= Lon Haldeman =

American bicycle racer

Lon Haldeman is an American ultramarathon cyclist. Nicknamed "Marathon Lon", He was the catalyst for ultra distance bicycle racing. His first achievement was in 1979 when he won the Wisconsin End to End Record covering 407 miles in 23 hours 7 minutes. In the 1982 Great American Bike Race, later renamed the Race Across America, he completely changed the parameters, cycling for 9 days and 20 hours with three other cycling pioneers John Howard, John Marino and Michael Shermer.

Lon Haldeman became the first person to ride a bicycle across the United States in less than 10 days. Ever since Thomas Stevens first rode a bicycle across America in 1884 with the time of 103 days, the goal of crossing the country in less than 10 days has been the perennial cycling challenge.

Crossing America in under 10 days was the equivalent of Roger Bannister running and breaking the 4-minute mile barrier. Haldeman was unsuccessful in his first two attempts to break 10 days in 1981. He rode from New York to Santa Monica, California in 12 days and 18 hours. After falling short of the 10-day mark he rested for six hours and then rode back to New York in 10 days, 23 hours. Although both cross country rides set new transcontinental records, they had not surpassed the elusive sub-10 day goal.

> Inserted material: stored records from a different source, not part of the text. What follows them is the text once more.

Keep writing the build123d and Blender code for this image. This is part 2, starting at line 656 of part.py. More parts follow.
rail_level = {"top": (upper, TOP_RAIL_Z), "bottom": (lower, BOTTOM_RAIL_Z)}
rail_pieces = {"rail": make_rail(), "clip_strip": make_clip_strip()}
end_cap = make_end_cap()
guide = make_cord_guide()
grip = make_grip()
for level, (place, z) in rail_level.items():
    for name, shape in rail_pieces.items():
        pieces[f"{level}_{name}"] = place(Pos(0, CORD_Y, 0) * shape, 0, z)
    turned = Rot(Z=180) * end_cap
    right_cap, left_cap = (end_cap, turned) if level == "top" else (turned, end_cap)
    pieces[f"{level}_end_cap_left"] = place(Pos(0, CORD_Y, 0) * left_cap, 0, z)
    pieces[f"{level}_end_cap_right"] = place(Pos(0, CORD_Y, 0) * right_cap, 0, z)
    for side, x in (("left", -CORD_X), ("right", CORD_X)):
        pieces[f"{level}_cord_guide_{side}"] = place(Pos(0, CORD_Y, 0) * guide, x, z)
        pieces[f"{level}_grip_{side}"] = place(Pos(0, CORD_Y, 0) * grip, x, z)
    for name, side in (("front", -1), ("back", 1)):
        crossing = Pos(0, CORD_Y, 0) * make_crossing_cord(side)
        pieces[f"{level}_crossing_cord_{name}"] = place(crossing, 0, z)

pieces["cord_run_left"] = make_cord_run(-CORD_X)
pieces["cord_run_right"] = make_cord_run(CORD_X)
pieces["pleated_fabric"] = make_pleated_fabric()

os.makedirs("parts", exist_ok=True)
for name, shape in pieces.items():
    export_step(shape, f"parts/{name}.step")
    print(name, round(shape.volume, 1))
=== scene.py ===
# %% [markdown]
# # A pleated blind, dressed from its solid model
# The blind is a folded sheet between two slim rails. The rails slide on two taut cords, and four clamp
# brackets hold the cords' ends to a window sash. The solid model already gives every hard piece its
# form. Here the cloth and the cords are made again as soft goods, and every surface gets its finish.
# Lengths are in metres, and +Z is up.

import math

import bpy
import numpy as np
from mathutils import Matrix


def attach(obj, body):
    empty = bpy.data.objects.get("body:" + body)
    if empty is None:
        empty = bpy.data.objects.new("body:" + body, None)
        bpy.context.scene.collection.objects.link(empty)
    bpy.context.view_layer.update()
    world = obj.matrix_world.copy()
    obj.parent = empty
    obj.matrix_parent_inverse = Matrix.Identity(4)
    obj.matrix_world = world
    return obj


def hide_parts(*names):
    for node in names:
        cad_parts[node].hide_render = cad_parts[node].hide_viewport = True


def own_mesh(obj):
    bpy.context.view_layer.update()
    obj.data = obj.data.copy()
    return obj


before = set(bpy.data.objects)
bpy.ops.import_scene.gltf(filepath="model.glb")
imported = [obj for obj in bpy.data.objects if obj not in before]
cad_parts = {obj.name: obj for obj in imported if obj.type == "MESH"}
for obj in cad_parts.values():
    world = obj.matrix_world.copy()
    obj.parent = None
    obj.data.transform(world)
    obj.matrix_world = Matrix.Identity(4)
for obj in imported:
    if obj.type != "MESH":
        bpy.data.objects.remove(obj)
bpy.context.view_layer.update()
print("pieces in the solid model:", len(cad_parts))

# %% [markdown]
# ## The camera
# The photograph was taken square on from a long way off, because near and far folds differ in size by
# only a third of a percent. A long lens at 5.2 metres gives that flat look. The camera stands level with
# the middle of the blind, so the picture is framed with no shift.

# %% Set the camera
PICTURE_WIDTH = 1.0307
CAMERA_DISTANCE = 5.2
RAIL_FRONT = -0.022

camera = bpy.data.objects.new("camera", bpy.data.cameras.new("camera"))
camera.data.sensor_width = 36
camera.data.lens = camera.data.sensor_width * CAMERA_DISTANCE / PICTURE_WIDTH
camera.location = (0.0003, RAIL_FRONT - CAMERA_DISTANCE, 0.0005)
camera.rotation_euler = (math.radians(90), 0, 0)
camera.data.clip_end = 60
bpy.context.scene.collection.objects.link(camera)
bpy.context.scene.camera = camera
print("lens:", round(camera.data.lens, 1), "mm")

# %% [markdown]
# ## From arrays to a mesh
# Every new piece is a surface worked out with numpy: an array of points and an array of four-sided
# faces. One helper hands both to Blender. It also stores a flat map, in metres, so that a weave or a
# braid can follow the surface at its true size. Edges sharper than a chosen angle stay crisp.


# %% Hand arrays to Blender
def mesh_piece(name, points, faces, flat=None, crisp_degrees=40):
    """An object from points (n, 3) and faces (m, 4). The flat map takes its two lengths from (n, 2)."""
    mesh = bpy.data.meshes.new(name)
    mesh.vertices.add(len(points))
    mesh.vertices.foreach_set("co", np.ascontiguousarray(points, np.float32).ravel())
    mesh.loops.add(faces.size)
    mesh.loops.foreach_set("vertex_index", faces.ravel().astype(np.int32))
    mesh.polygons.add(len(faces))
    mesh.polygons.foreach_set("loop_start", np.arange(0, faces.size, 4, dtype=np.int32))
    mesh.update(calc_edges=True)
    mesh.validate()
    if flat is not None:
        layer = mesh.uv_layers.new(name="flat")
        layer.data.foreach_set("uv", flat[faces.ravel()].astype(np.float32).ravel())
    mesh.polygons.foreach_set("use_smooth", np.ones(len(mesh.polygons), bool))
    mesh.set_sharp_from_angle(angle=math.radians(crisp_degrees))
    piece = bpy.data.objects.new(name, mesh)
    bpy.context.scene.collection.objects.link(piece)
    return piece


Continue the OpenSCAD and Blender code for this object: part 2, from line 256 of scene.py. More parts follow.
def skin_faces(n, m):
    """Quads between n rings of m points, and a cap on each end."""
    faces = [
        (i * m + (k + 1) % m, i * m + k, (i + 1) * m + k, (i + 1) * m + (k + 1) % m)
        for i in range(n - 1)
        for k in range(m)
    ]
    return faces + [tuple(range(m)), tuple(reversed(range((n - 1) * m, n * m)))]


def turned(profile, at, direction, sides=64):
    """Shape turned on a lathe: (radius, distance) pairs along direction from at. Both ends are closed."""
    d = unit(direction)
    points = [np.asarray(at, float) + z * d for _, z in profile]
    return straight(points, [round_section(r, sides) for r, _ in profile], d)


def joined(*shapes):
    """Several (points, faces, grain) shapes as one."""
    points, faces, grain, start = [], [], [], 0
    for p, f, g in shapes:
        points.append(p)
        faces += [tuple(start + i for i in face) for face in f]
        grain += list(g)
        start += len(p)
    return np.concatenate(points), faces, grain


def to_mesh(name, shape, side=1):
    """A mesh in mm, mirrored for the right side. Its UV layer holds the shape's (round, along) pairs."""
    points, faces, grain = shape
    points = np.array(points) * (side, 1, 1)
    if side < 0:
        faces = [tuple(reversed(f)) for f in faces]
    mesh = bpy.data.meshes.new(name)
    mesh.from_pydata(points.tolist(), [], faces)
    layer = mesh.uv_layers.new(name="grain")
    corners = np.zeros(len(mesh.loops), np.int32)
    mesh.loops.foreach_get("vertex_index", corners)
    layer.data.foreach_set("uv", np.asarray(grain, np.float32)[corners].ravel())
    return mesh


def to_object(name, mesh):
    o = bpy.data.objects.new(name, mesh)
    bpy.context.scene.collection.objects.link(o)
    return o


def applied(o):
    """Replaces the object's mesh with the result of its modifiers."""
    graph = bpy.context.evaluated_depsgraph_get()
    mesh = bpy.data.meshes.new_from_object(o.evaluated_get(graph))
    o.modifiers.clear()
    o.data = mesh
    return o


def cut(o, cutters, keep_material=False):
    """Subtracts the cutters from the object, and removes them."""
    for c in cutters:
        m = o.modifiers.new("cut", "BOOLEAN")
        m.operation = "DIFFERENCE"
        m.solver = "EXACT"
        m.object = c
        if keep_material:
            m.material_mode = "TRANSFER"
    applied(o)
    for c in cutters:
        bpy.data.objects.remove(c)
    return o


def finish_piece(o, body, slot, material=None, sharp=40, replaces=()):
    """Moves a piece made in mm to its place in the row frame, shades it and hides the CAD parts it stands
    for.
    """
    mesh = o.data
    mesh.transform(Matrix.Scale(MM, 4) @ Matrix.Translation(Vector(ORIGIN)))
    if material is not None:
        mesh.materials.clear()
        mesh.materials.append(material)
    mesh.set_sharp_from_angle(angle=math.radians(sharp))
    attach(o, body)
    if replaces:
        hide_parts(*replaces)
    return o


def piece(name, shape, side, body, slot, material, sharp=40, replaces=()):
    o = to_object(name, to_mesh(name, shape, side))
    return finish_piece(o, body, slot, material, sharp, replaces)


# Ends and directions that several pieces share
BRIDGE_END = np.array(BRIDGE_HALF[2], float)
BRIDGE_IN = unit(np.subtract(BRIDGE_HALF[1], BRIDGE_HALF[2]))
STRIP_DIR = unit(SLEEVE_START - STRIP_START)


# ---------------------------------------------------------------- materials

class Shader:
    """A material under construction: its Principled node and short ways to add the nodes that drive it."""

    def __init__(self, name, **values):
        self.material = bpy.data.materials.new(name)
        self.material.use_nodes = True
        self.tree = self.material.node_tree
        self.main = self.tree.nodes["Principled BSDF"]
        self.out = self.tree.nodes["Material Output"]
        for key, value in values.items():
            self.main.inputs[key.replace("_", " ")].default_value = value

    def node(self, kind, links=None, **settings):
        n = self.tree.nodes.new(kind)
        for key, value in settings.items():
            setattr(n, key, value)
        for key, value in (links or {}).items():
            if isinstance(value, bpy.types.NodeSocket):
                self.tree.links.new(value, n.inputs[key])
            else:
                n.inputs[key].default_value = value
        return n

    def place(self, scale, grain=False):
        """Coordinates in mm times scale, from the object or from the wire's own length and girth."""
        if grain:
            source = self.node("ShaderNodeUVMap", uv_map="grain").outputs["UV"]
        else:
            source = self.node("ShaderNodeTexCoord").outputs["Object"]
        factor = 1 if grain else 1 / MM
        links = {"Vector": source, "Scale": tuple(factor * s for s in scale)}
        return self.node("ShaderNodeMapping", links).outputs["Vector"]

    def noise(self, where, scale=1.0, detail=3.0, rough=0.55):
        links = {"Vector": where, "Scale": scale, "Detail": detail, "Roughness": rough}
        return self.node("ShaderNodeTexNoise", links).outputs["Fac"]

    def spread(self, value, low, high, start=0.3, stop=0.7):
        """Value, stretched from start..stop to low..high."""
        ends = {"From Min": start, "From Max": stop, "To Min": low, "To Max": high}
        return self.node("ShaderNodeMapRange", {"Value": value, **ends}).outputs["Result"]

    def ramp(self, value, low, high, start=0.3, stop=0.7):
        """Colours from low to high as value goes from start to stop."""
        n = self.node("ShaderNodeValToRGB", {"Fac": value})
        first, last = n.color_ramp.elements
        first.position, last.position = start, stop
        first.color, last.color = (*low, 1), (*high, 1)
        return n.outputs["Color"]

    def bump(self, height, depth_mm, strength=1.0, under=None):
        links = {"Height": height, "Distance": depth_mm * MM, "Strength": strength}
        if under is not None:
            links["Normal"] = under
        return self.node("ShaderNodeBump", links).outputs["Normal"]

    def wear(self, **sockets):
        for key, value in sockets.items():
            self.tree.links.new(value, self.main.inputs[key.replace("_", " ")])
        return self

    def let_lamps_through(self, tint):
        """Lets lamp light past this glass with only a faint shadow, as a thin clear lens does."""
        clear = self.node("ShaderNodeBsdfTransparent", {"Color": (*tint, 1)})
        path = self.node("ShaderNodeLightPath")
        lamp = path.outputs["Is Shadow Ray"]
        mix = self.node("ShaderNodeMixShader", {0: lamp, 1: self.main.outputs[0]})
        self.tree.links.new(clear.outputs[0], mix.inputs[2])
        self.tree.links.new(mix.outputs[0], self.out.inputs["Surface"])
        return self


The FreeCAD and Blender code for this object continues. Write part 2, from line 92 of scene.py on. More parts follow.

Haldeman tried to break the record again the following year when he was invited to enter the Great American Bike Race. The race began on August 4, 1982 and was filmed by ABC Television and shown on the Wide World of Sports. Haldeman won the race from Santa Monica to New York covering 2,976 miles in a time of 9 days, 20 hours and 2 minutes. He was the first cyclist to eclipse the 10-day barrier across America. ABC documented the race with a two-hour prime time program and won an Emmy Award for the best Sports Documentary. The 1982 Great American Bike Race can still be viewed on a ten part series on YouTube. He always remembers the Great American Bike Race as being the most difficult. It took him almost four months to recover and regain feeling in his hands. The four riders in that first race were the pioneers of endurance cycling and set new standards for equipment, diet, and sleep management. He credits his parents and his crew for their nonstop support.

Haldeman would go on to set five more transcontinental records. His fastest crossing was on a tandem bicycle with Pete Penseyres in 1987 with a time of 7 days, 14 hours. Their record is still the fastest non-stop crossing of the United States by bicycle.

Haldeman's wife, Susan Notorangelo would become the first women to set the sub 10-day cross country record. In 1989, she won the Race Across America from Los Angeles to New York in 9 days and 9 hours and 9 minutes. Lon and Susan would set the men's – women's tandem bicycle record in 1986 with a time of 9 days, 20 hours. Their record still stood over 30 years later.

In 2007, the Lon Haldeman Award was created to recognise the Race Across America team that raises the most charitable donations that year.